Iain Mew: Diana would probably have been better served with a second single that did something a bit different (maybe the barking cover of “Hit”?), rather than treading the same musical and lyrical ground as “Once” with a little more poise. “Once” didn’t need poise, thanks, and while this is still a good backdrop to her voice and the verses have a definite cracked beauty to them, the chorus has no impact by comparison.
John Seroff: I’m pretty sure I already listened to this song once already… actually, iTunes tells me fourteen times and I guess I didn’t have much to say the first time around either. Kinda wish I had, then I could just pithily point out that Vickers didn’t bother to make two songs, so why should I write two blurbs? As it is, here’s one to stand for both “Once” retroactively and for the current meat and potatoes on the plate: standard, highly mannered ice-queen vocals over generic pop balladry makes for unmemorable fare, but that’s no excuse for releasing the same single twice.
Martin Skidmore: I like this much better than “Once” — the electropop is anonymous enough, pumping along at a medium pace, but at least it doesn’t overpower her odd croaky voice, which I really like. The chorus is pretty catchy too.
Alfred Soto: Smothered in this antiseptic recording is a voice that could roar like Shakira instead of mewling like Beth Orton.
Kat Stevens: Vickers continues to amaze by being less annoying than she was on X Factor, but still distinguishable enough to be interesting. I really like her yo-yoing “love, love, love” on the chorus, but sadly the verse and overall production is so weak that she may as well not have bothered. This is crying out for a nice meaty bosh remix.
Doug Robertson: Well it’s all a bit sub-SEB, sub-Florence, sub-Goldfrapp and sub-any vaguely electronic and ‘quirky’ female you might care to think of — indeed, it wears its influences so blatantly she might as well have released a list of her top ten songs in iTunes instead of an actual record — but she picks the elements with care and combines them in a way which is undoubtedly enjoyable, even if it’s about as stimulating as a rug.
Katherine St Asaph: A title like “The Boy Who Murdered Love” demands excess: thrusting, ripping, enough force to crush spines and flay jugulars and testify that yes, her ex really did kill love, it’s not just hyperbole. Diana’s over-enunciated, Ellie Goulding-lite chirping only convinces me that she’s never even read a police blotter, let alone witnessed a murder of love or otherwise. Someone should also tell her that a Midas in reverse would bring people to life.

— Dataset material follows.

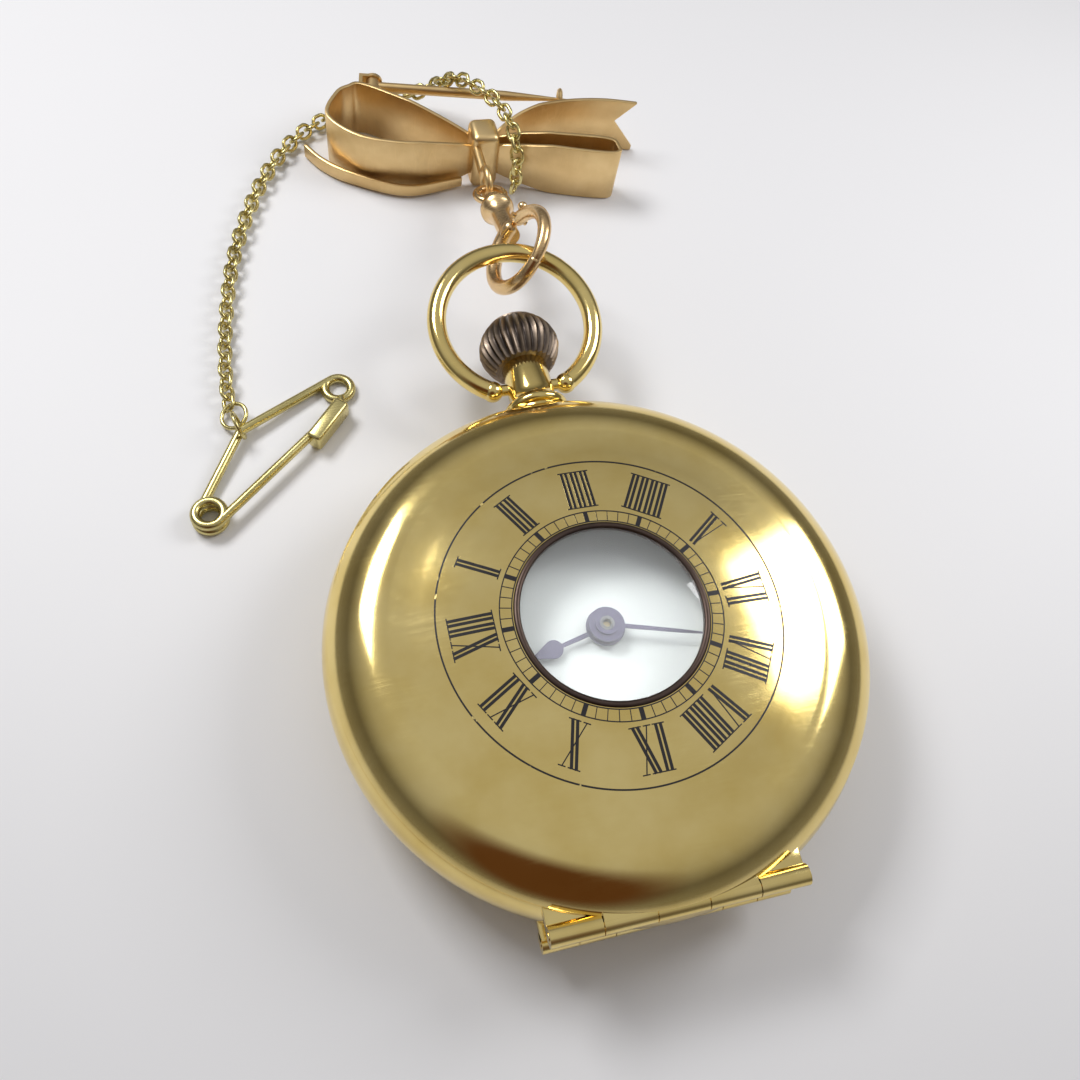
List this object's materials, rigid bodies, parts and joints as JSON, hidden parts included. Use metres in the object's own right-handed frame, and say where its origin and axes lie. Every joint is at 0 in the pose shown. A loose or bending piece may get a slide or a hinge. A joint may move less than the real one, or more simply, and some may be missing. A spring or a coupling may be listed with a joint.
{
  "type": "half hunter pocket watch",
  "caption": "Half hunter pocket watch with a keyless movement, on a swivel hook with a ribbon bow brooch and a safety chain.",
  "frame": {"origin": "middle of the back cover's flat, on which the watch lies", "axes": "+Z out through the dial, +Y from the dial's middle to the crown, +X to the right"},
  "size_m": [0.0411, 0.0712, 0.0103],
  "materials": {
    "case_gold": "polished yellow gold with fine scratches",
    "swivel_gold": "polished reddish gold",
    "brooch_gold": "satin reddish gold",
    "chain_gold": "worn greenish gold",
    "crown_gold": "dark worn ribbed gold",
    "bronze": "dark bronzed rim",
    "gilt": "frosted gilt",
    "wheel_brass": "polished brass",
    "steel": "brushed steel",
    "blued_steel": "blued steel",
    "enamel": "glossy white enamel",
    "glass": "clear glass",
    "ruby": "polished ruby"
  },
  "bodies": {
    "case": {"case_band": "case_gold", "front_joint_pin": "case_gold", "back_joint_pin": "case_gold", "bezel": "case_gold", "crystal": "glass", "main_plate": "gilt", "barrel_bridge": "gilt", "train_bridge": "gilt", "balance_cock": "gilt", "pallet_cock": "gilt", "jewels": "ruby", "bridge_screws": "blued_steel", "case_screws": "blued_steel", "dial": "enamel", "click_post": "steel", "lock_spring": "steel", "lift_spring": "steel", "pendant_sleeve": "steel", "safety_pin_frame": "chain_gold", "chain_links": "chain_gold", "jump_rings": "chain_gold"},
    "front": {"front_cover": "case_gold", "window_rim": "bronze", "window_glass": "glass"},
    "back": {"back_cover": "case_gold"},
    "dust_cover": {"cuvette": "case_gold"},
    "winding": {"winding_pinion": "steel", "clutch_wheel": "steel"},
    "crown": {"crown": "crown_gold", "stem": "steel"},
    "crown_wheel": {"crown_wheel": "steel"},
    "ratchet": {"ratchet_wheel": "steel"},
    "click": {"click": "steel"},
    "minute": {"minute_hand": "blued_steel", "cannon_pinion": "steel"},
    "minute_wheel": {"minute_wheel": "wheel_brass"},
    "hour": {"hour_hand": "blued_steel", "hour_wheel": "wheel_brass"},
    "escape": {"escape_wheel": "wheel_brass"},
    "fourth": {"fourth_wheel": "wheel_brass"},
    "third": {"third_wheel": "wheel_brass"},
    "centre": {"centre_wheel": "wheel_brass"},
    "barrel": {"barrel": "wheel_brass", "mainspring": "steel"},
    "fork": {"pallet_fork": "steel"},
    "balance": {"balance_wheel": "wheel_brass", "hairspring": "blued_steel"},
    "bow": {"bow": "case_gold"},
    "hook": {"swivel_hook": "swivel_gold"},
    "gate": {"swivel_gate": "swivel_gold"},
    "eye": {"swivel_eye": "swivel_gold"},
    "brooch": {"brooch_left_loop": "brooch_gold", "brooch_right_loop": "brooch_gold", "brooch_right_tail": "brooch_gold", "brooch_left_tail": "brooch_gold", "brooch_knot": "brooch_gold", "brooch_pin_joint": "brooch_gold", "brooch_catch": "brooch_gold"},
    "brooch_pin": {"brooch_pin": "brooch_gold"},
    "safety_arm": {"safety_pin_arm": "chain_gold"}
  },
  "joints": [
    {"name": "front_cover_hinge", "type": "hinge", "parent": "case", "child": "front", "pos_m": [0, -0.01625, 0.00653], "axis": [1, 0, 0], "range_deg": [0, 100]},
    {"name": "back_cover_hinge", "type": "hinge", "parent": "case", "child": "back", "pos_m": [0, -0.01625, 0.00308], "axis": [-1, 0, 0], "range_deg": [0, 100]},
    {"name": "cuvette_hinge", "type": "hinge", "parent": "case", "child": "dust_cover", "pos_m": [0, -0.01625, 0.00308], "axis": [-1, 0, 0], "range_deg": [0, 90]},
    {"name": "winding_turn", "type": "hinge", "parent": "case", "child": "winding", "pos_m": [0, 0.014, 0.0048], "axis": [0, 1, 0], "continuous": true},
    {"name": "crown_pull", "type": "slide", "parent": "winding", "child": "crown", "axis": [0, 1, 0], "range_m": [0, 0.0008]},
    {"name": "crown_wheel_turn", "type": "hinge", "parent": "case", "child": "crown_wheel", "pos_m": [0, 0.0086, 0.0012], "axis": [0, 0, 1], "continuous": true},
    {"name": "ratchet_turn", "type": "hinge", "parent": "case", "child": "ratchet", "pos_m": [-0.00485, 0.0028, 0.0012], "axis": [0, 0, 1], "continuous": true},
    {"name": "click_pivot", "type": "hinge", "parent": "case", "child": "click", "pos_m": [-0.0103, 0.00037, 0.0013], "axis": [0, 0, 1], "range_deg": [-12, 12], "stiffness_Nm_per_rad": 0.000001},
    {"name": "minute_turn", "type": "hinge", "parent": "case", "child": "minute", "pos_m": [0, 0, 0.007], "axis": [0, 0, 1], "continuous": true},
    {"name": "minute_wheel_turn", "type": "hinge", "parent": "case", "child": "minute_wheel", "pos_m": [0.00197, -0.00138, 0.0055], "axis": [0, 0, 1], "continuous": true},
    {"name": "hour_turn", "type": "hinge", "parent": "case", "child": "hour", "pos_m": [0, 0, 0.0065], "axis": [0, 0, 1], "continuous": true},
    {"name": "escape_turn", "type": "hinge", "parent": "case", "child": "escape", "pos_m": [0.00836, -0.00233, 0.0035], "axis": [0, 0, 1], "continuous": true},
    {"name": "fourth_turn", "type": "hinge", "parent": "case", "child": "fourth", "pos_m": [0.0054, -0.00341, 0.0035], "axis": [0, 0, 1], "continuous": true},
    {"name": "third_turn", "type": "hinge", "parent": "case", "child": "third", "pos_m": [0.00197, -0.00341, 0.0035], "axis": [0, 0, 1], "continuous": true},
    {"name": "centre_turn", "type": "hinge", "parent": "case", "child": "centre", "pos_m": [0, 0, 0.0035], "axis": [0, 0, 1], "continuous": true},
    {"name": "barrel_turn", "type": "hinge", "parent": "case", "child": "barrel", "pos_m": [-0.00485, 0.0028, 0.0035], "axis": [0, 0, 1], "continuous": true},
    {"name": "fork_rock", "type": "hinge", "parent": "case", "child": "fork", "pos_m": [0.00785, -0.00003, 0.0035], "axis": [0, 0, 1], "range_deg": [-5, 5]},
    {"name": "balance_swing", "type": "hinge", "parent": "case", "child": "balance", "pos_m": [0.00705, 0.00358, 0.0035], "axis": [0, 0, 1], "range_deg": [-130, 130], "stiffness_Nm_per_rad": 0.0000001},
    {"name": "bow_swing", "type": "hinge", "parent": "case", "child": "bow", "pos_m": [0, 0.0193, 0.0048], "axis": [1, 0, 0], "range_deg": [-90, 75], "deforming": ["chain_links"]},
    {"name": "hook_swing", "type": "hinge", "parent": "bow", "child": "hook", "pos_m": [0.0013, 0.02956, 0.00698], "axis": [1, 0, 0], "range_deg": [-40, 40], "deforming": ["chain_links"]},
    {"name": "gate_pivot", "type": "hinge", "parent": "hook", "child": "gate", "pos_m": [0.00199, 0.03252, 0.00737], "axis": [-0.8192, 0.1772, 0.5455], "range_deg": [0, 20], "stiffness_Nm_per_rad": 0.00002},
    {"name": "swivel_turn", "type": "hinge", "parent": "hook", "child": "eye", "pos_m": [0.0013, 0.02965, 0.00727], "axis": [0, 0.9511, -0.309], "continuous": true, "deforming": ["chain_links"]},
    {"name": "brooch_swing", "type": "hinge", "parent": "eye", "child": "brooch", "pos_m": [0.0013, 0.03907, 0.00421], "axis": [1, 0, 0], "range_deg": [-40, 40], "deforming": ["chain_links"]},
    {"name": "brooch_pin_hinge", "type": "hinge", "parent": "brooch", "child": "brooch_pin", "pos_m": [-0.0058, 0.052, 0.0036], "axis": [0.1857, 0.9826, 0], "range_deg": [0, 35]},
    {"name": "safety_pin_spring", "type": "hinge", "parent": "case", "child": "safety_arm", "pos_m": [-0.0228, 0.015, 0.00106], "axis": [0, 0, 1], "range_deg": [0, 12], "stiffness_Nm_per_rad": 0.00002}
  ],
  "couplings": [
    {"joint": "crown_wheel_turn", "follows": "winding_turn", "ratio": 0.66667},
    {"joint": "ratchet_turn", "follows": "winding_turn", "ratio": -0.51613},
    {"joint": "cuvette_hinge", "follows": "back_cover_hinge", "ratio": 0.85},
    {"joint": "minute_wheel_turn", "follows": "minute_turn", "ratio": -0.33333},
    {"joint": "hour_turn", "follows": "minute_turn", "ratio": 0.083333},
    {"joint": "fourth_turn", "follows": "escape_turn", "ratio": -0.13636},
    {"joint": "third_turn", "follows": "escape_turn", "ratio": 0.021212},
    {"joint": "centre_turn", "follows": "escape_turn", "ratio": -0.0029697},
    {"joint": "barrel_turn", "follows": "escape_turn", "ratio": 0.00049495}
  ]
}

Alex Ostroff: Phrases like “You’re a Midas in reverse” and “You’re a tainted cherry tree” are evocative but ultimately empty. On “Once”, Diana rewarded repeated listens, unfolding layers of guarded vulnerability, distance, calculation and determination. Here, she treads water with blank platitudes for three minutes without ever letting us glimpse inside her mind or heart.